About a dozen states banned corporal punishment in schools between 1986 and 1990. The closest point, starting in 1991, when I found data, where the murder rates were only 2.26% higher in states allowing it than those not allowing it was in 1992 shortly after most of these states banned it. Combined with other research that shows this has long term damage teaching violence this leads me to strongly suspect the biggest reason for reduction in murder rates is eliminating it in schools and education to reduce it in the homes, while reducing child abuse.
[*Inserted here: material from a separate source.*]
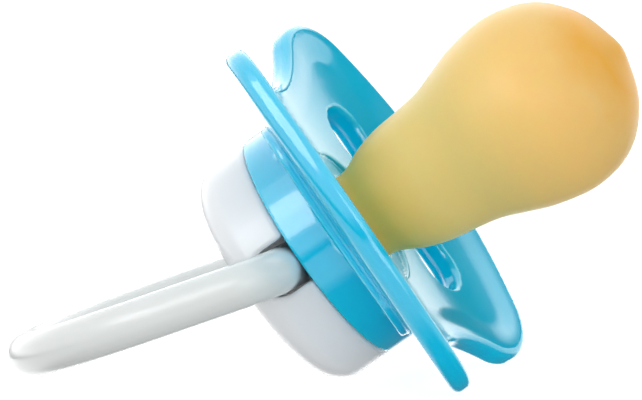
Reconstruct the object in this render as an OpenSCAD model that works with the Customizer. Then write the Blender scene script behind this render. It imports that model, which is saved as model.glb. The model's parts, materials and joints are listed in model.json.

Other studies show it impairs learning abilities, contributes to more depression, lower income and many other emotional problems. Professor James Garbarino said “I have made statements in public opposing using physical violence against children (I prefer to say that rather than use the term ‘corporal punishment’).”
He’s a child psychologist specializing in youth violence who interviewed a lot of kids in prison for murder or other seriously violent crimes, and also said “Most of these killers are best understood as untreated, traumatized children who inhabit and control the minds, hearts, and bodies of adult men.”
https://zacherydtaylor.blogspot.com/2018/12/research-on-preventing-violence-absent.html
We need far more discussion of this in the mass media, which could help reduce all kinds of violence, thanks for pointing this out. However I still disagree with your views that private institutions, controlled by a fraction of 1% that controls over 90%, should be allowed to decide for themselves what gets published and what doesn’t. If six oligarchs control this much media there needs to be a way for good academics to get their views across to the public.
Centralized authoritarian, for profit, control of the media is how they push charter schools through despite the research you point out, and how they withhold education that can save many lives.